GBP USD: We have been bearish since the pop up above 1.61 and resistance at 1.56, has gave way and we have stops behind 1.58 this level has held and we will simply hold this position with stops in place.


CAD USD: We are bearish of the CAD and have been since the pop up to 1.010 and our latest trade is short on the break of 97.00 and we are trading up to where our stop is behind 98.00 and we see this level as holding and it's just below this level – look to sell weakness if not short for a low risk entry point.


EUR USD: The Euro rally is on as we bounce from 1.30 but the Euro has resistance at the 1.32 (the gap) and also at 1.33, where we took our last short trade.


The gap was tested today and held momentum has turned down and were looking for a move below 1.30, to set up the next leg of the down trend. We have been bearish since the pop up to 1.42 and have now extended our target on the downside to 1.20, if we break below 1.30.

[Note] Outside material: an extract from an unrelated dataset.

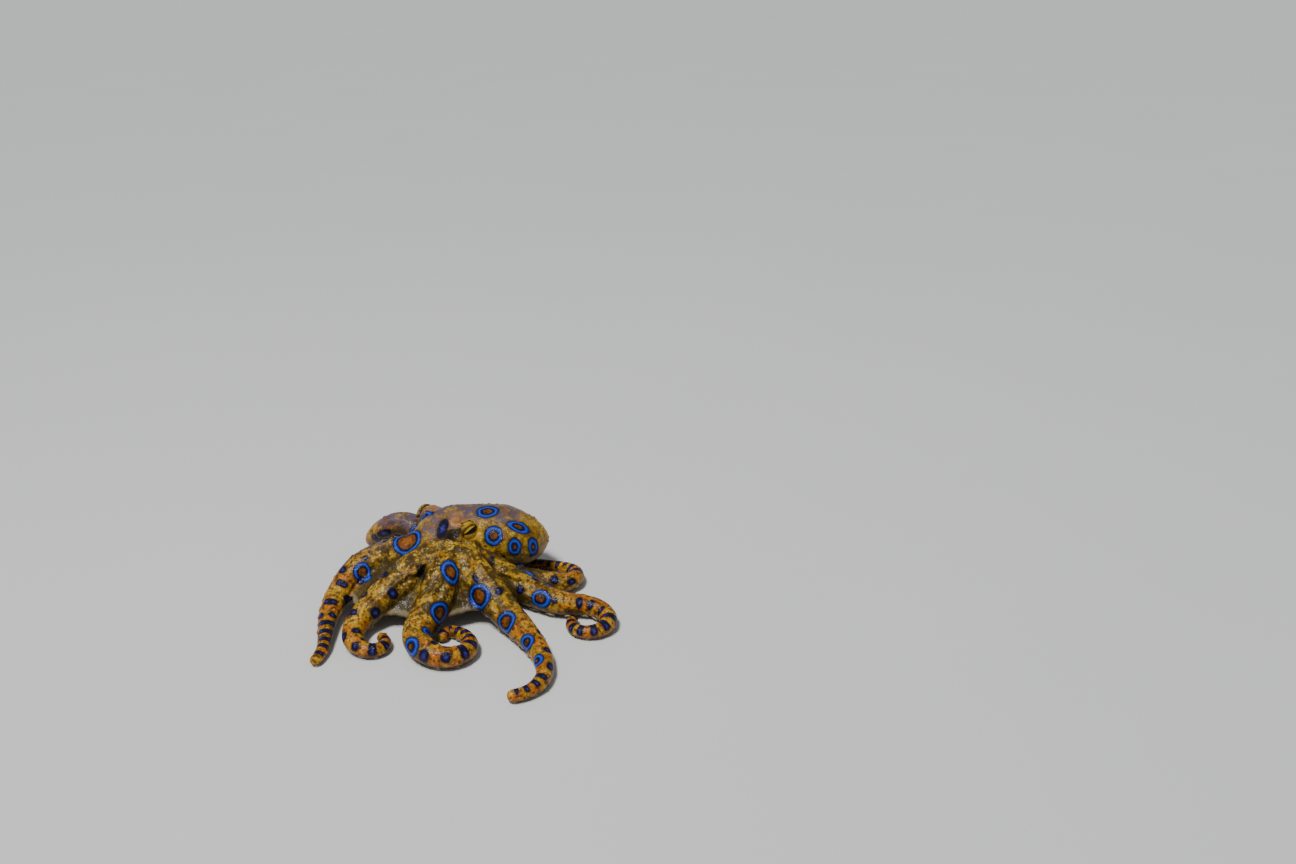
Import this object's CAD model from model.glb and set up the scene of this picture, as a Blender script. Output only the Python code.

USD JYP: 77.50 is good support for the dollar and we have bought into this level and want to see a strong break above 78.00 on increased volatility to indicate a dollar bull trend is in motion – we are just above this level now and will wait to see if we can push up AM


Note: The recent rally we believe was just leveraged speculators getting their stops hit and not fresh buying and we would expect the stop hitting to end and the dollar to resume its upward path. This time of year you will see exaggerated price spikes so trade lightly but keep your eye on the big picture which is – the dollar up trend.


Euro – Getting Ready for a Big Move


The ECB's mid-week provision of 490 billion euros of the cheap longer-term cash to over 500 of the region's banks (with Italian banks being the biggest takers) the largest ever amount of liquidity realized into the global financial system.

 

It helps the banks a bit but no one else because as we have said they will be reluctant to lend to each other and will use to offset debt. yesterday, the use of the European Central Bank's overnight deposit facility reached a new record high. This is helping keep the banking sector working but countries need to be kept working to and the one everyone is looking at is Italy.

 

Yields on Italian 10-year bonds were steady at 6.92 percent, just below the 7 percent mark seen as un sustainable over the long term. Over in Spain, Spanish equivalent bonds traded 3 basis points lower at 5.39 percent.


Policy makers seem clueless on how to restore confidence and the recent summit on tighter fiscal and budget controls was to little to late. We will see a major event in Euro zone in 2012 with a country defaulting and Italy looks the one most likely now and when this event comes, Euro policy makers will have to act and quickly to avoid catastrophe in the Euro zone and in the global economy.


At present we see no solution to the problems of debt in Euro zone and see it as a sell on any rally back to the 1.32 level and in the New Year it could easily tumble to 1.20 or lower quickly.


Better News Out of the US But...


U.S. durable goods orders jumped 3.8 percent in November after being flat in October, economists had forecast orders rising around 2 percent from a previously reported 0.5 percent fall. U.S. consumer spending rose less than expected in November as income growth put a squeeze on households, personal spending climbed just 0.1 percent for a second month, while wages and salaries fell 0.1 percent from October.


Like we have said in previous reports – the news out of the US is getting better but there is a long way to go and most investors are focused on the problems in Euro zone.


Overall we remain Dollar bullish and any correction is an opportunity to buy. This strategy has served us well for months and we will continue with it as the global economic outlook remains bleak.